Goal
Write the material out again exactly.

** start Data extract **

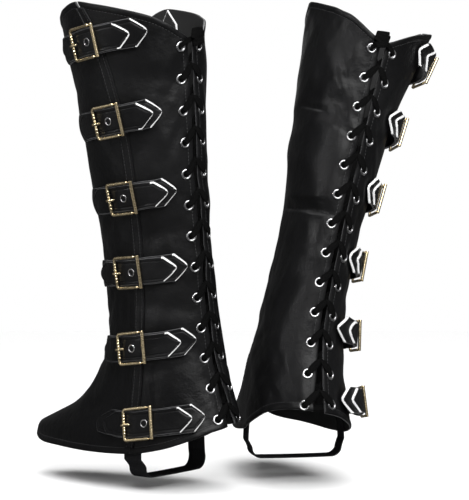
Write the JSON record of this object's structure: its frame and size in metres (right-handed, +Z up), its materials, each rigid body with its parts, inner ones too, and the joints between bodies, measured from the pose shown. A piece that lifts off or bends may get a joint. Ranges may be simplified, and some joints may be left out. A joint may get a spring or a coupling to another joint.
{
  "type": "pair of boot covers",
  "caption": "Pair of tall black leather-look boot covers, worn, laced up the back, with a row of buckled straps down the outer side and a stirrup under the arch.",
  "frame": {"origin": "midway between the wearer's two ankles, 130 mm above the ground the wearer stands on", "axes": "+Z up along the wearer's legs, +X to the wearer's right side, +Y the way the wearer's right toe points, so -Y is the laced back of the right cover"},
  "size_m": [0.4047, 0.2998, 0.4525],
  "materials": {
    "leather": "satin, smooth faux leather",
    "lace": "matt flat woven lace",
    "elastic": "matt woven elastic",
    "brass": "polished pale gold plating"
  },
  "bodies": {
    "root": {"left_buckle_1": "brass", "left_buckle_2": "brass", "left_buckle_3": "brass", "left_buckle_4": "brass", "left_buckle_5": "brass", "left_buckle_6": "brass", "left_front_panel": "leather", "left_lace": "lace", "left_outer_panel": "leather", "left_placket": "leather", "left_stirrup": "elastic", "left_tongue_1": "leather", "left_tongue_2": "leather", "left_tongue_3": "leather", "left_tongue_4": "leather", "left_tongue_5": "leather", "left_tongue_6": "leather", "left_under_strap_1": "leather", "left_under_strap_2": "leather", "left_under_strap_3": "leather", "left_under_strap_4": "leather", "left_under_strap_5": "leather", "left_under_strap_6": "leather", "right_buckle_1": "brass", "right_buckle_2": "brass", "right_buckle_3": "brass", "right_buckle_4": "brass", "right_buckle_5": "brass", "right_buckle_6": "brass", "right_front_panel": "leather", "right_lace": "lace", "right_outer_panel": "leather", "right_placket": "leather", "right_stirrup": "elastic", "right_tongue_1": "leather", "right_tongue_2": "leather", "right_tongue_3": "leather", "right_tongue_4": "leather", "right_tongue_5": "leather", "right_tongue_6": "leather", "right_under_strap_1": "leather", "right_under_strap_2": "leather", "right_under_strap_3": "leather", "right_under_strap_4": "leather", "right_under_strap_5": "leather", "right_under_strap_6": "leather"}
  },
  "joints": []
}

** end Data extract **

Problem solution
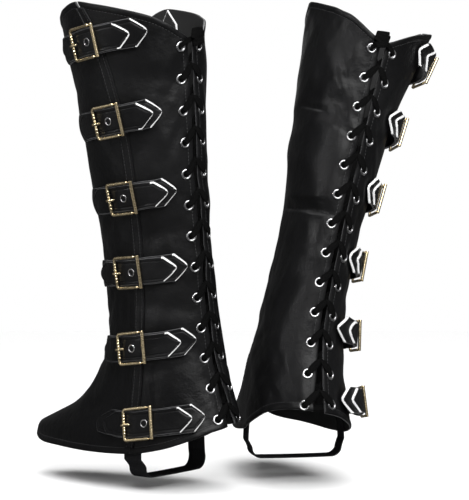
Write the JSON record of this object's structure: its frame and size in metres (right-handed, +Z up), its materials, each rigid body with its parts, inner ones too, and the joints between bodies, measured from the pose shown. A piece that lifts off or bends may get a joint. Ranges may be simplified, and some joints may be left out. A joint may get a spring or a coupling to another joint.
{
  "type": "pair of boot covers",
  "caption": "Pair of tall black leather-look boot covers, worn, laced up the back, with a row of buckled straps down the outer side and a stirrup under the arch.",
  "frame": {"origin": "midway between the wearer's two ankles, 130 mm above the ground the wearer stands on", "axes": "+Z up along the wearer's legs, +X to the wearer's right side, +Y the way the wearer's right toe points, so -Y is the laced back of the right cover"},
  "size_m": [0.4047, 0.2998, 0.4525],
  "materials": {
    "leather": "satin, smooth faux leather",
    "lace": "matt flat woven lace",
    "elastic": "matt woven elastic",
    "brass": "polished pale gold plating"
  },
  "bodies": {
    "root": {"left_buckle_1": "brass", "left_buckle_2": "brass", "left_buckle_3": "brass", "left_buckle_4": "brass", "left_buckle_5": "brass", "left_buckle_6": "brass", "left_front_panel": "leather", "left_lace": "lace", "left_outer_panel": "leather", "left_placket": "leather", "left_stirrup": "elastic", "left_tongue_1": "leather", "left_tongue_2": "leather", "left_tongue_3": "leather", "left_tongue_4": "leather", "left_tongue_5": "leather", "left_tongue_6": "leather", "left_under_strap_1": "leather", "left_under_strap_2": "leather", "left_under_strap_3": "leather", "left_under_strap_4": "leather", "left_under_strap_5": "leather", "left_under_strap_6": "leather", "right_buckle_1": "brass", "right_buckle_2": "brass", "right_buckle_3": "brass", "right_buckle_4": "brass", "right_buckle_5": "brass", "right_buckle_6": "brass", "right_front_panel": "leather", "right_lace": "lace", "right_outer_panel": "leather", "right_placket": "leather", "right_stirrup": "elastic", "right_tongue_1": "leather", "right_tongue_2": "leather", "right_tongue_3": "leather", "right_tongue_4": "leather", "right_tongue_5": "leather", "right_tongue_6": "leather", "right_under_strap_1": "leather", "right_under_strap_2": "leather", "right_under_strap_3": "leather", "right_under_strap_4": "leather", "right_under_strap_5": "leather", "right_under_strap_6": "leather"}
  },
  "joints": []
}